Spielbergs Neuverfilmung sieht so aus, als sei sie tatsächlich in dieser Zeit gedreht worden. Die Farben der Dekors, Kostüme und Autos leuchten wie einst in Eastmancolor. Die Kamera macht sich die Entdeckerfreude des frühen Breitwandkinos zu eigen, dynamisiert die Geschehnisse mit ausdrucksvollen Auf- und Untersichten. Die Charaktere müssen keine Figuren von heute werden. Gewiss, ihre Dialoge wurden sacht politisch entstaubt, aber ihre romantische und eben auch zerstörerische Verve gehorcht noch dem patriarchalen Ehrgefühl und Rassismus der 1950er Jahre. Kushner und Spielberg vertrauen auf ihre kinetische Aktualität; ihre gegenwärtige Relevanz ist ein verzagter Hintergedanke. Sie besinnen sich auf das, was 1957 und seither die Faszination der »West Side Story« ausmachte: die urbane Modernisierung von Shakespeares »Romeo und Julia«, die dem Musical soziale Dringlichkeit verlieh.
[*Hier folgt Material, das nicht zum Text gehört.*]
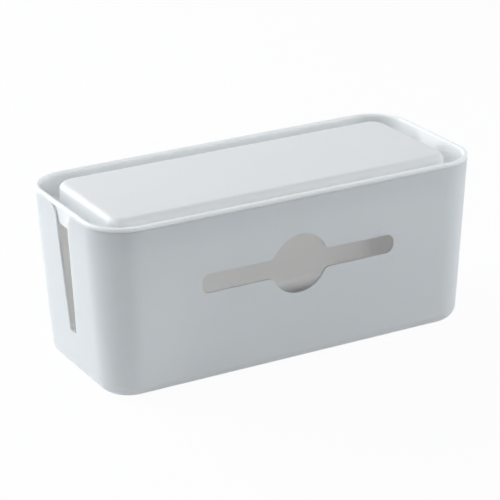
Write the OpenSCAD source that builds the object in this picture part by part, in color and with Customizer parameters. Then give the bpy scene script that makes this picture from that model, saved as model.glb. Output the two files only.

Es ficht sie nicht an, dass sich das Genre seitdem diversifiziert hat. Kushner und Spielberg kehren entschieden zum Original zurück. Sie überdenken die Vorlage als einen Klassiker, mit dem sie sich aus einer je persönlichen Perspektive heraus auseinandersetzen. Spielberg erfüllt sich mit diesem Film den langgehegten Traum, endlich ein Musical zu inszenieren; es ist seine lebhafteste Regiearbeit seit langem geworden. Raum, Zeit und Darsteller entfesselt er mit einem Elan, der nicht nur aus den Kinoerinnerungen seiner Kindheit gespeist ist, sondern eine enorme Unmittelbarkeit gewinnt. Kushners Drehbuch nimmt behutsame Umdeutungen gegenüber Arthur Laurents Libretto vor, die plötzlich ganz neue Sichtweisen eröffnen. Manchmal genügt es schon, wenn er ein Lied einer anderen Figur in den Mund legt. »Somewhere« wird im Stück von einer jungen Puerto Ricanerin gesungen, deren flehentliche Zeile »A place for us« die Hoffnung auf ein Ankommen in den USA ausdrückt. Im Film von 1961 ist es ein Sehnsuchtsduett des Liebespaares Maria und Tony. 2021 jedoch wird es zum Klagelied der sturmerprobten Ladenbesitzerin Valentina, die am Ende nicht mehr an eine Aussöhnung glauben mag. Die Wirkung ist niederschmetternd, denn sie war die einzige Erwachsene im elternlosen Universum dieses Films, die verstand, was Fürsorge und Heimat bedeuten.